- Data shown -
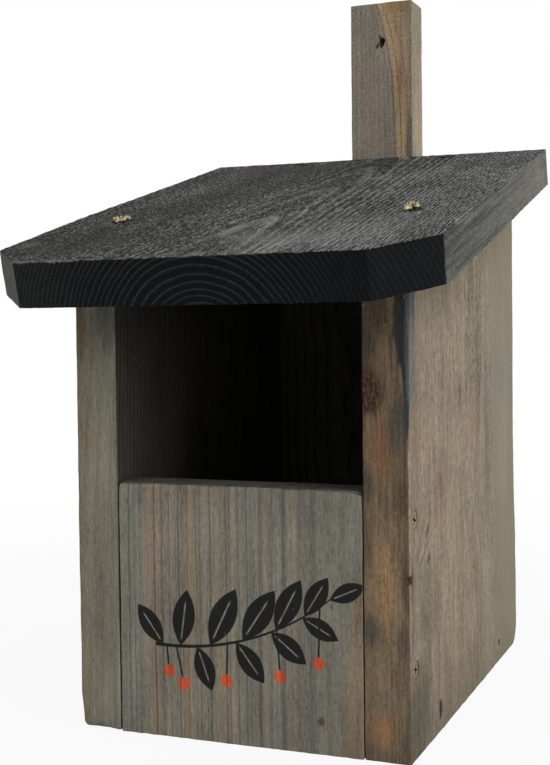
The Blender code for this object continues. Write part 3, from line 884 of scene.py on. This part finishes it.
wood.stains(3, (
    # the pale spots near the front of the top are painted sheen
    (-60, 240, 60, 30, 0, "3a3631", 0.4), (62, 42, 36, 46, 15, "868682", 0.12),
    (0, 50, 5, 16, 0, "8d8d88", 0.6), (30, 30, 40, 22, 20, "74746f", 0.4),
    (-88, 36, 9, 9, 0, "8a8a83", 0.3),
))
roof_top = wood.faces(slope_turn[2])
for across, along, width, length, depth in ROOF_DARK:
    wood.shadow(wood.spot((across, 0, along), (width, 3, length), fade=0.8) * roof_top, depth)
roof_side = wood.faces((1, 0, 0))
wood.stain(roof_side, "474846")
wood.stain(roof_side * wood.flecks(2.2, 60.0, 0.40, 0.62, 3.0) * 0.7, "686965")
to_rear = (wood.along + wood.ragged * 60 + wood.through * 4).over(120, 270)
wood.stain(roof_side * to_rear * 0.75, "716d67")
wood.stain(wood.faces((-1, 0, 0)), "5b5a56")
wood.stain(wood.faces(-slope_turn[2]), "57524b")
roof_ends = abs(wood.dot(wood.normal, tuple(-slope_turn[1]))).over(0.35, 0.5)
left = wood.across.under(-80, -30)
arcs = wood.late ** (1.8 - left * 1.2) * (1 - wood.across.over(30, 66) * 0.65)
end_grain = wood.mix(arcs + grit * 0.5, rgb("080a0b"), rgb("212829"))
wood.colour = wood.mix(roof_ends, wood.colour, end_grain)
wood.stain(roof_ends * left * 0.45, "242422")
lip = (wood.along + wood.through + wood.ragged * 2.4).under(0.5, 1.5)
wood.stain(lip * 0.6, "8c8c87")
left_clip = roof_ends * wood.dot(wood.normal, (-1, 0, 0)).over(0.4, 0.6)
wood.stain(left_clip, "504f4b")
# dark round each roof screw: painted shade in its torn hollow and among the splinters, with some dirt
for head in roof_heads:
    place = (head[0] * MILLIMETRES, 0, head[1] * MILLIMETRES)
    wood.stain(wood.spot(place, (5.6, 5, 6.6), 0, 0.3, 1.2) * 0.85, "1f1a16")
swell = (wood.along / (roof_length * MILLIMETRES)).over(*ROOF_SWOLLEN)
swell = swell * (0.5 - wood.across / (2 * ROOF_WIDEST * MILLIMETRES))
level = wood.through + swell * (ROOF_SWELL * MILLIMETRES)  # 0 on the top face, less above it
splinter = (level + wood.ragged * 0.8).under(-0.9, -0.45)
wood.stain(splinter, "cdbb94")
# dark among the pale splinters: painted shade between them
wood.stain(splinter * wood.flecks(1.1, 1.6, 0.52, 0.60) * 0.85, "3b2e20")
wood.height = wood.height * (1 - roof_ends * 0.6) + (ridge + grit) * 0.8 * (1 - roof_ends)
add_piece("charcoal_roof_board", points @ slope_turn + roof_corner, quads, wood.finish(specks=0.0),
          ["roof_board"], "roof_board_pine")


# Hanging batten
#
# A narrow upright pine board on the back, from the bottom to well above the roof, grey sapwood on
# one side and warm heartwood on the other. Two screws hold it, and it has a torn hole for the nail it hangs
# on.

BATTEN_STEP = (0.0018, 0.0028, 0.0026)
HANGING_HOLE = 0.0060
HOLE_HEIGHT = 0.3385
HOLE_RADII = (0.0018, 0.0030)
HOLE_SPREAD = 2.4  # the grid lines are bent round the hole up to this many radii out
HOLE_TORN = (0.25, 0.15, 0.1)  # shares of its radius that waves of 1, 3 and 7 turns round it add
HEART_MIDDLE = (26.3, 270)  # the heartwood's edge runs through here, across and along,
HEART_BEND = (11, 91)  # and bends this far across, as a cube, at this distance along

batten_low, batten_high = corners("hanging_batten")
batten_heads = [head_of("batten_screw_" + level, (0, 1, 0)) for level in ("lower", "upper")]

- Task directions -
Write out every line exactly as it stands.

- Output of the task -
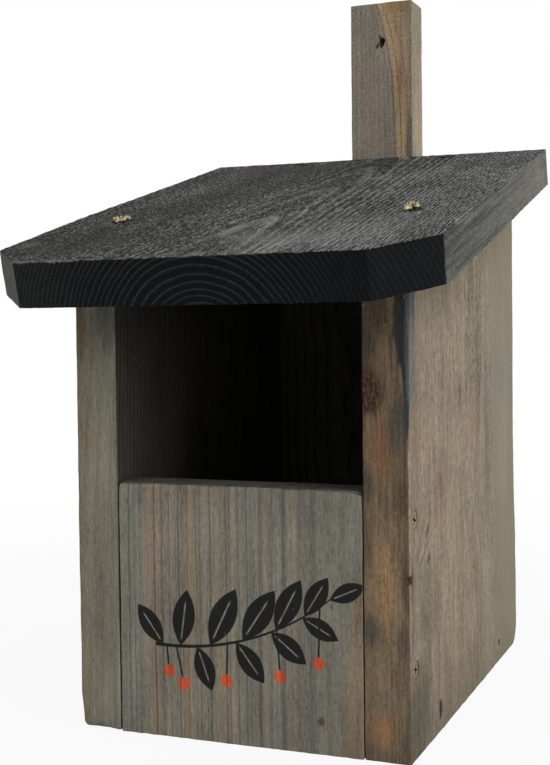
The Blender code for this object continues. Write part 3, from line 884 of scene.py on. This part finishes it.
wood.stains(3, (
    # the pale spots near the front of the top are painted sheen
    (-60, 240, 60, 30, 0, "3a3631", 0.4), (62, 42, 36, 46, 15, "868682", 0.12),
    (0, 50, 5, 16, 0, "8d8d88", 0.6), (30, 30, 40, 22, 20, "74746f", 0.4),
    (-88, 36, 9, 9, 0, "8a8a83", 0.3),
))
roof_top = wood.faces(slope_turn[2])
for across, along, width, length, depth in ROOF_DARK:
    wood.shadow(wood.spot((across, 0, along), (width, 3, length), fade=0.8) * roof_top, depth)
roof_side = wood.faces((1, 0, 0))
wood.stain(roof_side, "474846")
wood.stain(roof_side * wood.flecks(2.2, 60.0, 0.40, 0.62, 3.0) * 0.7, "686965")
to_rear = (wood.along + wood.ragged * 60 + wood.through * 4).over(120, 270)
wood.stain(roof_side * to_rear * 0.75, "716d67")
wood.stain(wood.faces((-1, 0, 0)), "5b5a56")
wood.stain(wood.faces(-slope_turn[2]), "57524b")
roof_ends = abs(wood.dot(wood.normal, tuple(-slope_turn[1]))).over(0.35, 0.5)
left = wood.across.under(-80, -30)
arcs = wood.late ** (1.8 - left * 1.2) * (1 - wood.across.over(30, 66) * 0.65)
end_grain = wood.mix(arcs + grit * 0.5, rgb("080a0b"), rgb("212829"))
wood.colour = wood.mix(roof_ends, wood.colour, end_grain)
wood.stain(roof_ends * left * 0.45, "242422")
lip = (wood.along + wood.through + wood.ragged * 2.4).under(0.5, 1.5)
wood.stain(lip * 0.6, "8c8c87")
left_clip = roof_ends * wood.dot(wood.normal, (-1, 0, 0)).over(0.4, 0.6)
wood.stain(left_clip, "504f4b")
# dark round each roof screw: painted shade in its torn hollow and among the splinters, with some dirt
for head in roof_heads:
    place = (head[0] * MILLIMETRES, 0, head[1] * MILLIMETRES)
    wood.stain(wood.spot(place, (5.6, 5, 6.6), 0, 0.3, 1.2) * 0.85, "1f1a16")
swell = (wood.along / (roof_length * MILLIMETRES)).over(*ROOF_SWOLLEN)
swell = swell * (0.5 - wood.across / (2 * ROOF_WIDEST * MILLIMETRES))
level = wood.through + swell * (ROOF_SWELL * MILLIMETRES)  # 0 on the top face, less above it
splinter = (level + wood.ragged * 0.8).under(-0.9, -0.45)
wood.stain(splinter, "cdbb94")
# dark among the pale splinters: painted shade between them
wood.stain(splinter * wood.flecks(1.1, 1.6, 0.52, 0.60) * 0.85, "3b2e20")
wood.height = wood.height * (1 - roof_ends * 0.6) + (ridge + grit) * 0.8 * (1 - roof_ends)
add_piece("charcoal_roof_board", points @ slope_turn + roof_corner, quads, wood.finish(specks=0.0),
          ["roof_board"], "roof_board_pine")


# Hanging batten
#
# A narrow upright pine board on the back, from the bottom to well above the roof, grey sapwood on
# one side and warm heartwood on the other. Two screws hold it, and it has a torn hole for the nail it hangs
# on.

BATTEN_STEP = (0.0018, 0.0028, 0.0026)
HANGING_HOLE = 0.0060
HOLE_HEIGHT = 0.3385
HOLE_RADII = (0.0018, 0.0030)
HOLE_SPREAD = 2.4  # the grid lines are bent round the hole up to this many radii out
HOLE_TORN = (0.25, 0.15, 0.1)  # shares of its radius that waves of 1, 3 and 7 turns round it add
HEART_MIDDLE = (26.3, 270)  # the heartwood's edge runs through here, across and along,
HEART_BEND = (11, 91)  # and bends this far across, as a cube, at this distance along

batten_low, batten_high = corners("hanging_batten")
batten_heads = [head_of("batten_screw_" + level, (0, 1, 0)) for level in ("lower", "upper")]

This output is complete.